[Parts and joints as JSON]
*-*-*

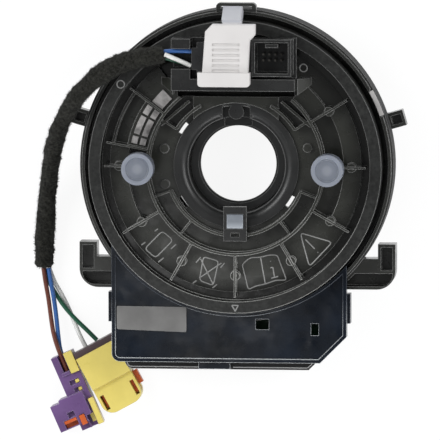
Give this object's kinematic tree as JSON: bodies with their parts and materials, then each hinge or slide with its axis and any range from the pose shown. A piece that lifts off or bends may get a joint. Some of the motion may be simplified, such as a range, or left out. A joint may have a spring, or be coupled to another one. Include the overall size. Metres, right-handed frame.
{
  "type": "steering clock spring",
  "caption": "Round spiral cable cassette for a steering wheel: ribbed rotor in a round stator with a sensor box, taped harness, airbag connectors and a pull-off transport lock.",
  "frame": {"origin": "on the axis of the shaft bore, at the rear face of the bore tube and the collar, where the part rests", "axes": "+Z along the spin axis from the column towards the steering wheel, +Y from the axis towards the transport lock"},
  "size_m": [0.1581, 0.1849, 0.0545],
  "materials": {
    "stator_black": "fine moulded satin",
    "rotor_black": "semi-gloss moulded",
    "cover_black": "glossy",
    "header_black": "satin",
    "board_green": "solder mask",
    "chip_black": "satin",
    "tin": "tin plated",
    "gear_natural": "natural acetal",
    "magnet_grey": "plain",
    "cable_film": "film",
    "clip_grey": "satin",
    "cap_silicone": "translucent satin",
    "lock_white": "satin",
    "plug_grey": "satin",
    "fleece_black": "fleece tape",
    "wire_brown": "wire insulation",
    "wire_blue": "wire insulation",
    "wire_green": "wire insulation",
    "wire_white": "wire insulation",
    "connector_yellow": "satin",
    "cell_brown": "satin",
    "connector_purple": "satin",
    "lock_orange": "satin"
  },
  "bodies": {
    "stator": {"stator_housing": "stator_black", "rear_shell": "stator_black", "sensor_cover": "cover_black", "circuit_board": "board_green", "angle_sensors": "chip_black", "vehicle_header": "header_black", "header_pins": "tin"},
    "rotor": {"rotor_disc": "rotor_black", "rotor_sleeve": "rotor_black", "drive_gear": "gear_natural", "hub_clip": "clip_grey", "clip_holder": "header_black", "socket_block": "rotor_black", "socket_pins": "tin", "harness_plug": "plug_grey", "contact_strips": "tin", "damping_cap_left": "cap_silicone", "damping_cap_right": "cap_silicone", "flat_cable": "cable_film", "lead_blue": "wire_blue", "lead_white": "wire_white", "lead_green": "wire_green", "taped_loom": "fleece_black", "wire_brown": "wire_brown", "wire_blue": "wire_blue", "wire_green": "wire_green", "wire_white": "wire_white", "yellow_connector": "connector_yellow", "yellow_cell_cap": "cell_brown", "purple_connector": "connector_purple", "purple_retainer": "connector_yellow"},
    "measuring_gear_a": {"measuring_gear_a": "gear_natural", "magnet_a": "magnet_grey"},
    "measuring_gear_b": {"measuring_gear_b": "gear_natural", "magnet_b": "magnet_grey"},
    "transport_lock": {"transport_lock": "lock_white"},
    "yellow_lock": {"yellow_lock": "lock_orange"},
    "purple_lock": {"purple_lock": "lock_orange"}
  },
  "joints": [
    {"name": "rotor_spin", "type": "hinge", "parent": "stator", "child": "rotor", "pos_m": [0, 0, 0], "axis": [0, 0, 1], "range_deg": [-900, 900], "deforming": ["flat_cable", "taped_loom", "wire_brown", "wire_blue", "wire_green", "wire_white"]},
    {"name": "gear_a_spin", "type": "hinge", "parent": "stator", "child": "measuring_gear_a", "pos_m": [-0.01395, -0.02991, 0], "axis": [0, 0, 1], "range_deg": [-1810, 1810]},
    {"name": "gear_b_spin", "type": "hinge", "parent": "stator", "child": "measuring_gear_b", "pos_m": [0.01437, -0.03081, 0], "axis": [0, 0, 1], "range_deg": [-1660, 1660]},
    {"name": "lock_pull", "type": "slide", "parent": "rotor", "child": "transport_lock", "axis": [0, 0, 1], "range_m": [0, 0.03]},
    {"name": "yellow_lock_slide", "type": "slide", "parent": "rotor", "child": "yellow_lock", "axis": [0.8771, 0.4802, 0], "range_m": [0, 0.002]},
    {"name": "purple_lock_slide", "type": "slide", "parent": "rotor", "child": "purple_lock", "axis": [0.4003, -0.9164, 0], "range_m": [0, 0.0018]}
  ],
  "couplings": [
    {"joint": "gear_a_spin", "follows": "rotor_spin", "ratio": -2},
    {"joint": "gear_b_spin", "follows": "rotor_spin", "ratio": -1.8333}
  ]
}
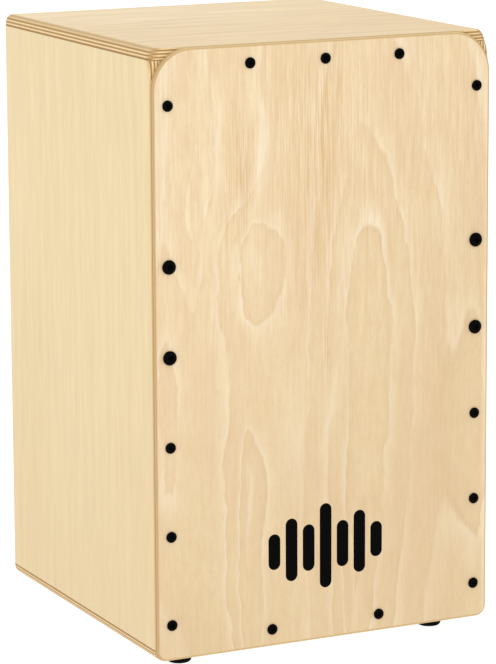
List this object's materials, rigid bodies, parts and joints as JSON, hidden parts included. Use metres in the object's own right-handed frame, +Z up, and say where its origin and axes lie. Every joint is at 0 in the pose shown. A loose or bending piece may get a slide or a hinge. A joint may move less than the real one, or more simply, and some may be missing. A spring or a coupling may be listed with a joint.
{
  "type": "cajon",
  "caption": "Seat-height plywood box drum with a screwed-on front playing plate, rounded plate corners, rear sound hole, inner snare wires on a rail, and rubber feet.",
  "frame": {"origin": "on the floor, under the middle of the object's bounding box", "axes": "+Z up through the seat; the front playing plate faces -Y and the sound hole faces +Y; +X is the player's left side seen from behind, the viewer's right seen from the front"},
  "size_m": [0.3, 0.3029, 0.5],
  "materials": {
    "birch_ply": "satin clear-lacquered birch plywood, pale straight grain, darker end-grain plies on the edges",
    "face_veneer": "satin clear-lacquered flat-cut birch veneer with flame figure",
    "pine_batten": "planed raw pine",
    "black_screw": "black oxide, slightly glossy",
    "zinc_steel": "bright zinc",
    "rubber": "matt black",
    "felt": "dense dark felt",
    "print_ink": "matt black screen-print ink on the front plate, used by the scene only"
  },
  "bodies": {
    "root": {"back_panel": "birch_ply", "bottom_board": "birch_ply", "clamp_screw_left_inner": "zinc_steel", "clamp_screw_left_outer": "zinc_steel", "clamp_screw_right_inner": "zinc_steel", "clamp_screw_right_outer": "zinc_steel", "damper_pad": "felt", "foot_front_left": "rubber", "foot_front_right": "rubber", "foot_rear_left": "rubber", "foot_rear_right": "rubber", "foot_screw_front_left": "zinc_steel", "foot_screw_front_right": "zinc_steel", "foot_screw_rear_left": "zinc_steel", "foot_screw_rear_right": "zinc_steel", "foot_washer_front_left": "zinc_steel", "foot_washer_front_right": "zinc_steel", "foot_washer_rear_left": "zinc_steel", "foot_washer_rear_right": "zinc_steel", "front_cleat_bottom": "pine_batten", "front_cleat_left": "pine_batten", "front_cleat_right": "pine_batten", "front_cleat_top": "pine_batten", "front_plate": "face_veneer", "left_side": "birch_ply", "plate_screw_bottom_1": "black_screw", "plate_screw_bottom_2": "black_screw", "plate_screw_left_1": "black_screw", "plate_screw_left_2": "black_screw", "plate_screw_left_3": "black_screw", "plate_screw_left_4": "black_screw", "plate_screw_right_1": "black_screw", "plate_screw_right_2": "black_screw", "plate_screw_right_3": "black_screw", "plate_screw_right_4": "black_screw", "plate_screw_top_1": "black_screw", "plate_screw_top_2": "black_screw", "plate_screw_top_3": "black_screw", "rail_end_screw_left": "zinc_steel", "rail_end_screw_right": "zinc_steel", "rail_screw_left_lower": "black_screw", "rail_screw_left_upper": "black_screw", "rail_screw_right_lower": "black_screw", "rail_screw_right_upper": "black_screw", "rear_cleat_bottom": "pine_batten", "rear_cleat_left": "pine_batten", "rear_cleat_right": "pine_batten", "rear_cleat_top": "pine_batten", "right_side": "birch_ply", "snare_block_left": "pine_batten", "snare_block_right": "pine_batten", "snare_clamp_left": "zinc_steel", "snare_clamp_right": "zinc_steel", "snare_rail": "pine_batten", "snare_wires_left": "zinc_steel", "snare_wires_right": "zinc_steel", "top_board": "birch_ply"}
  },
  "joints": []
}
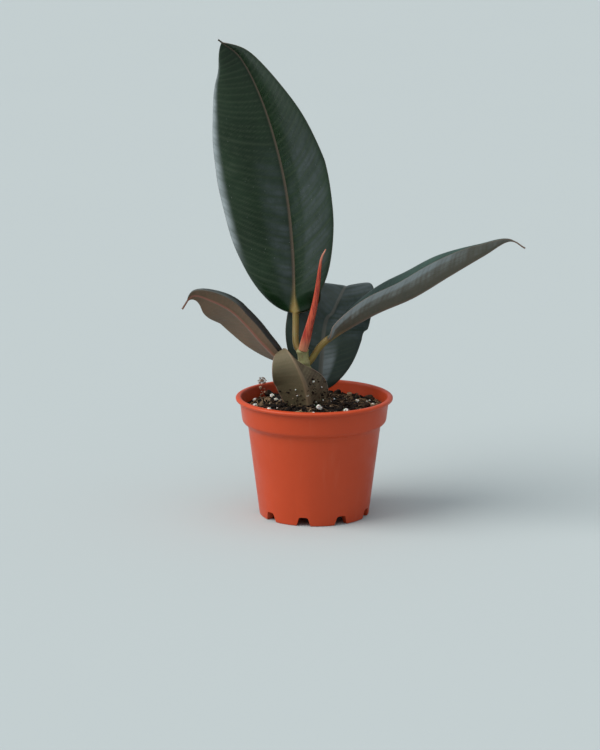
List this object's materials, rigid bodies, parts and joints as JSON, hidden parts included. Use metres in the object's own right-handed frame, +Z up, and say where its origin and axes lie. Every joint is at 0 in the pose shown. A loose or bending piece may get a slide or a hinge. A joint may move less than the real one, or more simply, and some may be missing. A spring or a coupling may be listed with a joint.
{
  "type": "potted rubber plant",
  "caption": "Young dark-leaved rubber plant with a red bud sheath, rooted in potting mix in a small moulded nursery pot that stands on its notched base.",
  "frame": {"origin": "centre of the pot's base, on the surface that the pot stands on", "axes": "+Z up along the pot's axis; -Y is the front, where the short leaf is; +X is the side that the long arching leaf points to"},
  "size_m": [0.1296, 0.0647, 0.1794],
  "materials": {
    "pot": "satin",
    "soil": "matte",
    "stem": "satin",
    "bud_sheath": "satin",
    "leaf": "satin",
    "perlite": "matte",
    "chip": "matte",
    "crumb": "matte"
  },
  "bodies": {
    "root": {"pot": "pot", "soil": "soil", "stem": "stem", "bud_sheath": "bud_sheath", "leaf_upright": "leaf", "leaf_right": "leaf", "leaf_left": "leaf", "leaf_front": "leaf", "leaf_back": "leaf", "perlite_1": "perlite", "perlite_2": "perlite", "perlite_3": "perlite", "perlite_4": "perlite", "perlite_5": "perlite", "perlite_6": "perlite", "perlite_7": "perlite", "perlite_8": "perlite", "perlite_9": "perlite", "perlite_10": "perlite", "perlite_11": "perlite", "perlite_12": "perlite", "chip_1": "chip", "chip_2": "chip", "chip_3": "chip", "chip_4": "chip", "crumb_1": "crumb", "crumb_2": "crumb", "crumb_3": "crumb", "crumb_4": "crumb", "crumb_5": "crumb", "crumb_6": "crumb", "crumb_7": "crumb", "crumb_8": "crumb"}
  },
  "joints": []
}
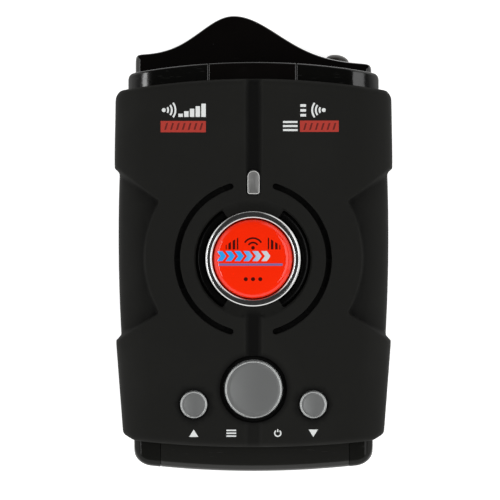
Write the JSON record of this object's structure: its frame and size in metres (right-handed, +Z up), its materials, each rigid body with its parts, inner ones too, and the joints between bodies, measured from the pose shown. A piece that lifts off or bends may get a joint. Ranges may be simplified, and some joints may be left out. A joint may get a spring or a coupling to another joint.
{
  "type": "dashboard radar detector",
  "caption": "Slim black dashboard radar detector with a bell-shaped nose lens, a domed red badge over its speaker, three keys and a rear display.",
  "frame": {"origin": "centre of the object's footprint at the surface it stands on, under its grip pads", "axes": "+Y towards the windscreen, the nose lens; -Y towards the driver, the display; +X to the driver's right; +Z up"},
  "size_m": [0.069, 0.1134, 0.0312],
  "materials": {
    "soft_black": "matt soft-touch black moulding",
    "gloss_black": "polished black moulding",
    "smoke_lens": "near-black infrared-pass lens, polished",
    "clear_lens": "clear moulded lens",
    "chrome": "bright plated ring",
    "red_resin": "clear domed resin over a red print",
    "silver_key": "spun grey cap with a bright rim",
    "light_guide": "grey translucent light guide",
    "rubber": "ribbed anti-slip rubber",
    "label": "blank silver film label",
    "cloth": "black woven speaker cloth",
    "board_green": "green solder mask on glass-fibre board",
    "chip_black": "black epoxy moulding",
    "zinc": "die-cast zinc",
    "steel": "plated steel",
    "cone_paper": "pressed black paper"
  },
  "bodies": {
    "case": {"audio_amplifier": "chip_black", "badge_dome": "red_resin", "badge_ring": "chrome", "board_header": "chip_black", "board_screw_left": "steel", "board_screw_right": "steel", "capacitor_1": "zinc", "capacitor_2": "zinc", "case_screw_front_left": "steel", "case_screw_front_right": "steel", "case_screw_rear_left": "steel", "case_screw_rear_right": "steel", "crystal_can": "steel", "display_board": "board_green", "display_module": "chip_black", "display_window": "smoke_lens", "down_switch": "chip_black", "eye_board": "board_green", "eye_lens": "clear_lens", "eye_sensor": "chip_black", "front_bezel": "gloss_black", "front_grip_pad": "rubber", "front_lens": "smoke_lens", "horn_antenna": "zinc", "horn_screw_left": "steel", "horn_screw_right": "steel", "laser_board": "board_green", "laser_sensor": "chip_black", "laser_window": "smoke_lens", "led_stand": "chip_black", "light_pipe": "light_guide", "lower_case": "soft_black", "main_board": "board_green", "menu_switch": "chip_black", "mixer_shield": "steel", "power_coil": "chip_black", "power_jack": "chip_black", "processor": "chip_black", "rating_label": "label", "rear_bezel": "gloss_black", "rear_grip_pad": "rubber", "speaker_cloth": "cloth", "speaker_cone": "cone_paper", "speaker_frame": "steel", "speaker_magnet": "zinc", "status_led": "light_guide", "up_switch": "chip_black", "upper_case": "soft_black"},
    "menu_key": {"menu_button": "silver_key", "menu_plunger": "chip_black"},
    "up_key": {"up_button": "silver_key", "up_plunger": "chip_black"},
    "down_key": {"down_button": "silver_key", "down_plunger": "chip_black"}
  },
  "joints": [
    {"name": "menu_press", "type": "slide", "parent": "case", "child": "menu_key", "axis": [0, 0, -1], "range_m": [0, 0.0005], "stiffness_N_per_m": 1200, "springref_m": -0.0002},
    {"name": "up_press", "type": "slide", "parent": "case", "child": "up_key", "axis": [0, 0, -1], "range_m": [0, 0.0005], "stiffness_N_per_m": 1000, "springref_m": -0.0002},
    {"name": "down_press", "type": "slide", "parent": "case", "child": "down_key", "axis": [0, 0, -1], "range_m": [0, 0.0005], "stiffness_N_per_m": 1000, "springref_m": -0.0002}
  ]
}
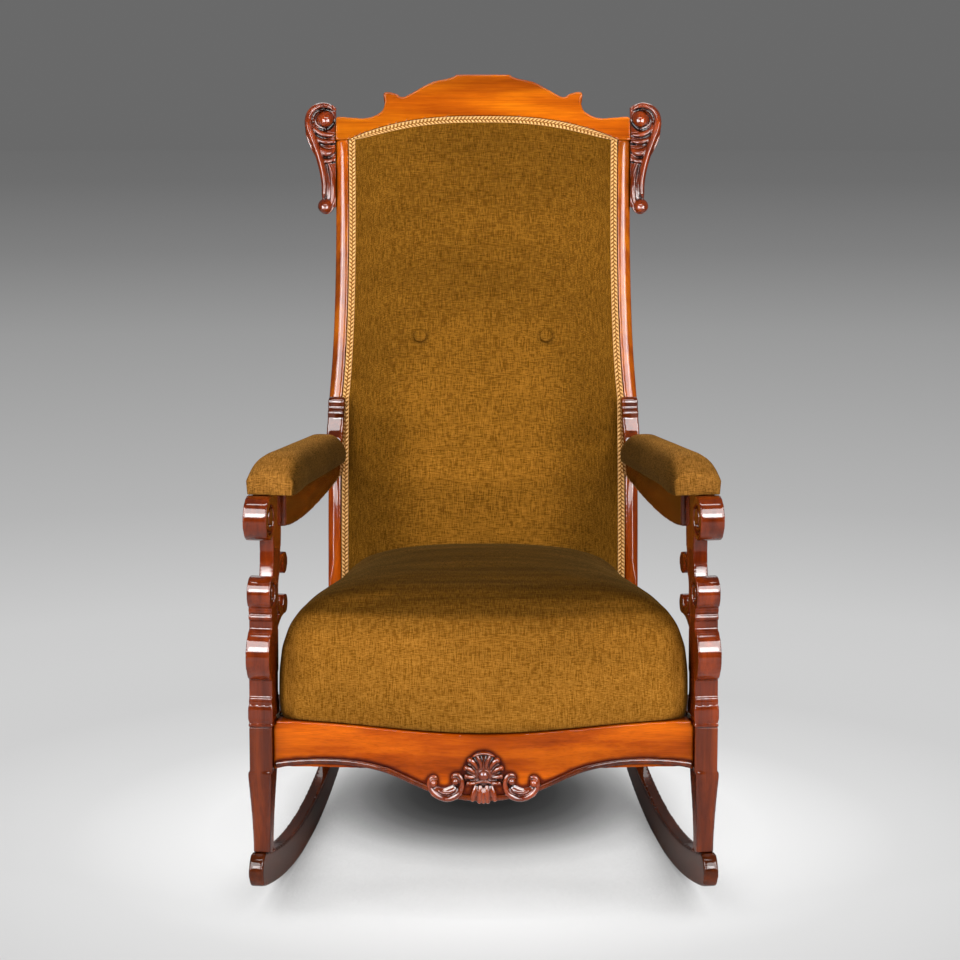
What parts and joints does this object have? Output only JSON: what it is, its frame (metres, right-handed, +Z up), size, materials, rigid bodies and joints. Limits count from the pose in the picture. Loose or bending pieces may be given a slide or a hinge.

*-*-*

_EXERCISE GOAL_. Tally every line of the data that holds the word "only" and write the count alone.

_COMPLETE ANSWER_. 2